Strength returned to her left leg in mid-afternoon, enough to pull Lelouch out from under the debris. He tore out Zero's frayed sleeves to staunch his wound, and she supported him as they walked away. Past the crows. Past the dead bodies. Past the broken Knightmares. Past Lelouch's failure. She knew that the scenery was not new to him, and he never spared it a glance. He kept his gaze straight, walking ahead, trying so very hard not to stumble and fall on his weak legs. He spotted the shelter just an hour shy of sunset, just in time before his strength ran out. It took little time to fix up the place, and she soon found water and caught a few rats for their evening meal.

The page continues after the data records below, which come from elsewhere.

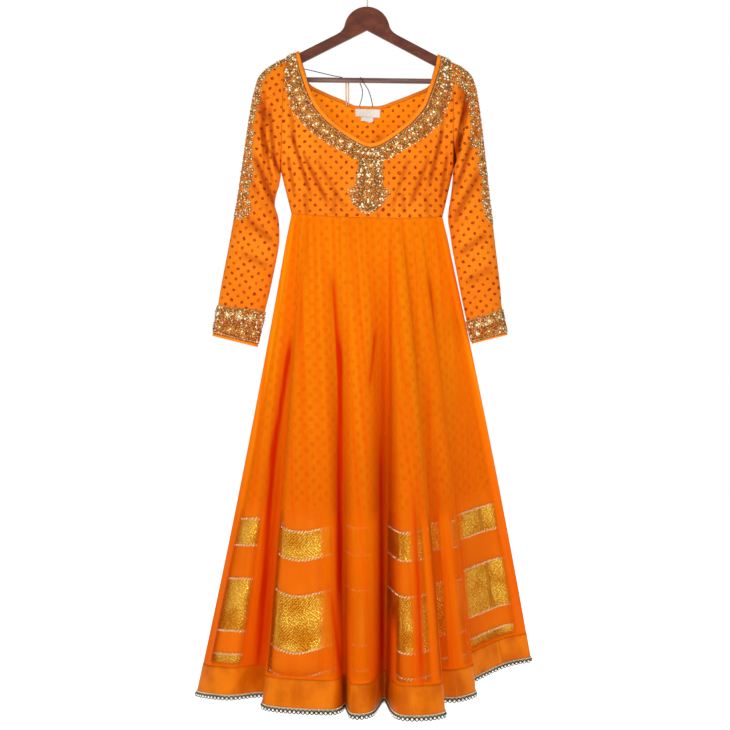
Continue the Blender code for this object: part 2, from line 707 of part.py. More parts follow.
def skirt_rings(tuck_waist=0.0, tuck_hem=0.0):
    """The waist ring and the hem ring, both drawn inwards for the lining."""
    ring = ring_through(hem_knots(tuck_hem))
    seat = np.radians(ring[:, 3])
    waist_x = WAIST_HALF * np.sin(seat)
    waist_y = -WAIST_DEPTH * np.cos(seat)
    waist = np.stack([waist_x, waist_y, waist_height(waist_x, waist_y) - SEAM_GAP], axis=-1)
    hem = np.stack([ring[:, 0], ring[:, 1], HEM_Z + ring[:, 2]], axis=-1)
    waist[:, :2] += inward_mitres(waist[:, :2]) * tuck_waist
    return waist, hem


def skirt_grid(rows, tuck_waist=0.0, tuck_hem=0.0):
    """Straight lines from the waist ring to the hem ring, cut at the rows' shares."""
    waist, hem = skirt_rings(tuck_waist, tuck_hem)
    share = np.array(rows)[:, None, None]
    grid = waist + (hem - waist) * share
    grid[..., 0:1] += SKIRT_SWAY * 4 * share * (1 - share)
    return grid


def make_skirt(dotted, net, gold, satin, pearl):
    """Lining skirt with its gold bands, net skirt, hem band and trim."""
    lining = skirt_grid(LINING_ROWS, LINING_TUCK_WAIST, LINING_TUCK_HEM)
    cloth("skirt_lining", lining, LINING_WALL, dotted, ring=True)
    for name, row in (("upper", 3), ("wide", 5), ("hem", 7)):
        applied("lining_band_" + name, lining[row:row + 2], BAND_WALL, gold, ring=True)
    cloth("skirt_net", skirt_grid(NET_ROWS), NET_WALL, net, ring=True)
    hem = skirt_grid(HEM_ROWS)
    cloth("hem_band", hem, SATIN_WALL, satin, ring=True)
    applied("hem_trim", hem[1:], TRIM_WALL, pearl, ring=True)


# ---------------------------------------------------------------- loop and threads

def make_loop(material):
    """A narrow tape, up, over and down again, leaning on the back of the bar."""
    foot, head = np.array(LOOP_FOOT), np.array(LOOP_HEAD)
    lean = (head - foot) / np.linalg.norm(head - foot)
    rise = np.linalg.norm(head - foot) - LOOP_TURN
    path = [(-LOOP_TURN, 0.0), (-LOOP_TURN, rise / 2)]
    for angle in np.linspace(math.pi, 0, 7):
        path.append((LOOP_TURN * math.cos(angle), rise + LOOP_TURN * math.sin(angle)))
    path += [(LOOP_TURN, rise / 2), (LOOP_TURN, 0.0)]
    path = np.array(path)
    along = np.gradient(path, axis=0)
    along /= np.linalg.norm(along, axis=1, keepdims=True)
    sideways = np.stack([-along[:, 1], along[:, 0]], axis=-1) * LOOP_TAPE / 2
    flat = np.stack([path - sideways, path + sideways], axis=1)
    place = foot + flat[..., 1:2] * lean
    grid = np.stack([LOOP_X + flat[..., 0], place[..., 0], place[..., 1]], axis=-1)
    return cloth("hanging_loop", grid, TAG_WALL, material)


# ---------------------------------------------------------------- the whole

def clear_scene():
    for item in list(bpy.data.objects):
        bpy.data.objects.remove(item, do_unlink=True)


def main():
    clear_scene()
    dotted = look("dotted cloth", (0.86, 0.25, 0.02), 0.62)
    plain = look("plain orange", (0.88, 0.28, 0.03), 0.50)
    embroidered = look("embroidery", (0.55, 0.32, 0.10), 0.42, 0.35)
    white = look("white label", (0.85, 0.83, 0.78), 0.70)
    net = look("net", (0.85, 0.22, 0.01), 0.60)
    gold = look("gold brocade", (0.62, 0.34, 0.05), 0.38, 0.55)
    satin = look("satin", (0.86, 0.24, 0.02), 0.40)
    pearl = look("pearl trim", (0.70, 0.68, 0.62), 0.35)
    tape = look("tape", (0.75, 0.38, 0.20), 0.60)
    thread = look("thread", (0.10, 0.09, 0.09), 0.70)
    wood = look("dark wood", (0.12, 0.035, 0.018), 0.38)
    bar_wood = look("bar wood", (0.16, 0.07, 0.05), 0.42)
    steel = look("steel wire", (0.55, 0.55, 0.56), 0.28, 1.0)

    make_yoke(wood)
    make_bar(bar_wood)
    make_hook(steel)
    make_bodice(dotted, plain, embroidered, white)
    make_sleeve("left", sleeve_grid(SLEEVE_LEFT_SECTIONS, False), dotted, plain, embroidered)
    make_sleeve("right", sleeve_grid(SLEEVE_RIGHT_SECTIONS, True), dotted, plain, embroidered)
    make_skirt(dotted, net, gold, satin, pearl)
    make_loop(tape)
    tube("thread_left", spline(THREAD_LEFT_ROUTE, THREAD_STEPS), THREAD_RADIUS, 2, thread)
    tube("thread_back", spline(THREAD_BACK_ROUTE, THREAD_STEPS), THREAD_RADIUS, 2, thread)


main()
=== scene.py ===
"""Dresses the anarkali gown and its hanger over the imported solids.

Metres, +Z up, the gown faces -Y, origin at the inside top of the hanger's hook.
Every cloth is a grid of points worked out from the same sizes as the solids, only finer.
"""

import math

import bpy
import numpy as np
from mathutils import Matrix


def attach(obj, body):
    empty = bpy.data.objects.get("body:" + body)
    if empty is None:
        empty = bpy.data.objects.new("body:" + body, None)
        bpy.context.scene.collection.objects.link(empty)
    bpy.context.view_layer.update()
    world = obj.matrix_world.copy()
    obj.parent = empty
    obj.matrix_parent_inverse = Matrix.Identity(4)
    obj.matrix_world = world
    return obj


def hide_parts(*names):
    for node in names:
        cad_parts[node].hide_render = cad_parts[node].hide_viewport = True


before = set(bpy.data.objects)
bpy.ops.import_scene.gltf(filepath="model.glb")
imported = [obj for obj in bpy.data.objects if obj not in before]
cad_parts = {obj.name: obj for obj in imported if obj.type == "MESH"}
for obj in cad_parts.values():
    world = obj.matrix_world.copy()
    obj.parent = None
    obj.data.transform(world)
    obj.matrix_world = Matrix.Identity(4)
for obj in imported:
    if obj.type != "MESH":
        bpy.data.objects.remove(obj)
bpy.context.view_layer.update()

# Sizes shared with the solids
SEAM_GAP = 0.0003
APEX_Z = -0.131
ARM_SLOPE = 0.516
ARM_RISE = 0.0231
HANG_TILT = 0.012
CLOTH_OVER_ARM = 0.0038
SHOULDER_X = 0.145
SHOULDER_ROLL = 0.012
CHEST_DROP = 0.090
CHEST_DEPTH_FRONT = 0.044
CHEST_DEPTH_BACK = 0.036
ARMHOLE_DEPTH = 0.031
TIP_LEFT = 0.172
TIP_RIGHT = 0.179
UNDERARM_HALF = 0.1806
UNDERARM_Z = -0.428
WAIST_HALF = 0.1585
WAIST_DEPTH = 0.040
WAIST_Z = -0.5195
WAIST_TILT = 0.0035
WAIST_DIP_FRONT = 0.0085
WAIST_DIP_BACK = 0.0025
BINDING_WIDTH = 0.009
BACK_BAND_WIDTH = 0.008
TAB_FOOT = 0.92
TAB_ROUND = 0.14
TAB_HALF = 0.040
HEM_Z = -1.530
SKIRT_SWAY = 0.006
LINING_TUCK_WAIST = 0.0018
LINING_TUCK_HEM = 0.009
MITRE_LIMIT = 0.35
FIRST_SEAT = -105.0
CREASE_WIDTH = 0.10
CREASE_SHADE = 0.006
FOLD_DEPTH = 0.045
FLOOR_Z, FLOOR_REACH, ROOM_LIGHT = -1.95, 9.0, 0.42

# How thick each cloth is, and how far a gold band or the edging lies out from the skirt
PANEL_WALL, SATIN_WALL, BAND_WALL, TAPE_WALL, LABEL_WALL = 0.0008, 0.0009, 0.0006, 0.0005, 0.0004
OVER_SKIRT = 0.0012
THREADS_TO_METRE = 5200.0
CAMERA_PLACE = (-0.0042, -3.0, -0.8337)
CAMERA_LENS, CAMERA_SENSOR = 70.45, 36.0
LOOSE_BEAD_SIZES = (0.0008, 0.0016)

# Shares of the skirt's length, from the waist to the hem
LINING_FOOT = 0.958
BANDS = {"upper": (0.632, 0.686), "wide": (0.755, 0.862), "hem": (0.910, 0.928)}
NET_FOOT = 0.9345
SATIN_FOOT = 1.0
TRIM_FROM = 0.992


def shoulder_line(x):
    """Height of the cloth's top over a level hanger's arm, at a distance x from the middle."""
    return APEX_Z + ARM_RISE + CLOTH_OVER_ARM - ARM_SLOPE * abs(x)


# neck_x, neck_z, border_x, border_z, outline, lean
FRONT_STATIONS = (
    (0.1450, shoulder_line(0.1450), 0.1710, shoulder_line(0.1710), 0.000, 0.0030),
    (0.1444, shoulder_line(0.1444) - 0.005, 0.1716, shoulder_line(0.1716) - 0.005, 0.022, 0.0030),
    (0.1428, shoulder_line(0.1428) - 0.014, 0.1722, shoulder_line(0.1722) - 0.015, 0.065, 0.0032),
    (0.1376, -0.2140, 0.1728, -0.2346, 0.180, 0.0035),
    (0.1304, -0.2370, 0.1700, -0.2640, 0.330, 0.0035),
    (0.1239, -0.2578, 0.1600, -0.2963, 0.500, 0.0035),
    (0.1090, -0.2916, 0.1460, -0.3244, 0.720, 0.0045),
    (0.0840, -0.3226, 0.1180, -0.3530, 1.000, 0.0050),
    (0.0544, -0.3471, 0.0854, -0.3757, 2.000, 0.0060),
    (0.0360, -0.3590, 0.0560, -0.3925, 2.450, 0.0070),
    (0.0220, -0.3675, 0.0310, -0.4065, 2.748, 0.0080),
    (0.0100, -0.3725, 0.0155, -0.4095, 2.875, 0.0082),
    (0.0000, -0.3743, 0.0000, -0.4105, 3.000, 0.0082),
)

# neck_x, neck_z, outline, lean
BACK_STATIONS = (
    (0.1450, shoulder_line(0.1450), 0.000, 0.0030),
    (0.1444, shoulder_line(0.1444) - 0.005, 0.022, 0.0030),
    (0.1420, shoulder_line(0.1420) - 0.014, 0.065, 0.0032),
    (0.1350, -0.2150, 0.200, 0.0040),
    (0.1255, -0.2400, 0.450, 0.0045),
    (0.0890, -0.2580, 1.000, 0.0045),
    (0.0500, -0.2735, 2.000, 0.0040),
    (0.0276, -0.2825, 2.600, 0.0018),
    (0.0000, -0.2840, 3.000, 0.0018),
)

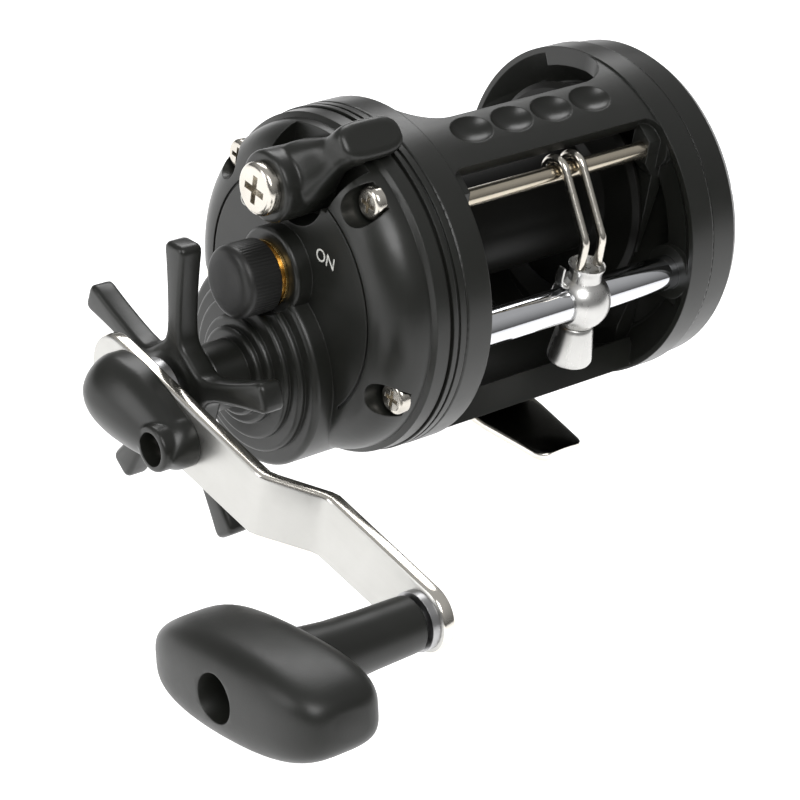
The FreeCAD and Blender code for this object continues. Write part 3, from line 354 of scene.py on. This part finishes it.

That night he told her, in shorter and shorter sentences, the stories of nations, of his family, of his old dreams of being a renowned chess player. Of course C.C. had heard all of this before from her long life and Marianne, but she listened. Neither were storytellers, but it was the voice that mattered and not the words.
He held her hand and stared at the ceiling like it was a city of half-remembered stars.
When she returned from the stream in the morning, Lelouch would flick her a glance and sometimes an ironic smile. Some days she returned it. Other days, she simply went to the business of cleaning his wounds, the feverish heat of the infection dully informing them both that perhaps her efforts was not doing much good. The air would taste a bit like decay. The white sunlight would turn to orange then to crimson, then it would be night. They would have boiled rats or birds, depending on their luck. Neither would eat very much before night completely fell, and it would be stars again, stars and warmth and the reassurance of memories. A gentle, transient world in-between.
The last words C.C. heard from him were, "I wonder where I'd go, after this." Perhaps he was thinking about meeting his sisters, mother, friends, or anyone else he didn't want to see. Perhaps it was simply a rhetorical question. He must know where he would end up. He learned of that clause a long time ago.
So she said nothing, after all.
But what was there to say?
Lelouch's hand was warm in hers. His pulse was steady. He still, of course, had a reason to live, if only because that's what he does.
But there are as many kinds of death as there are of love. It would not be long, not long at all, until they are together forever.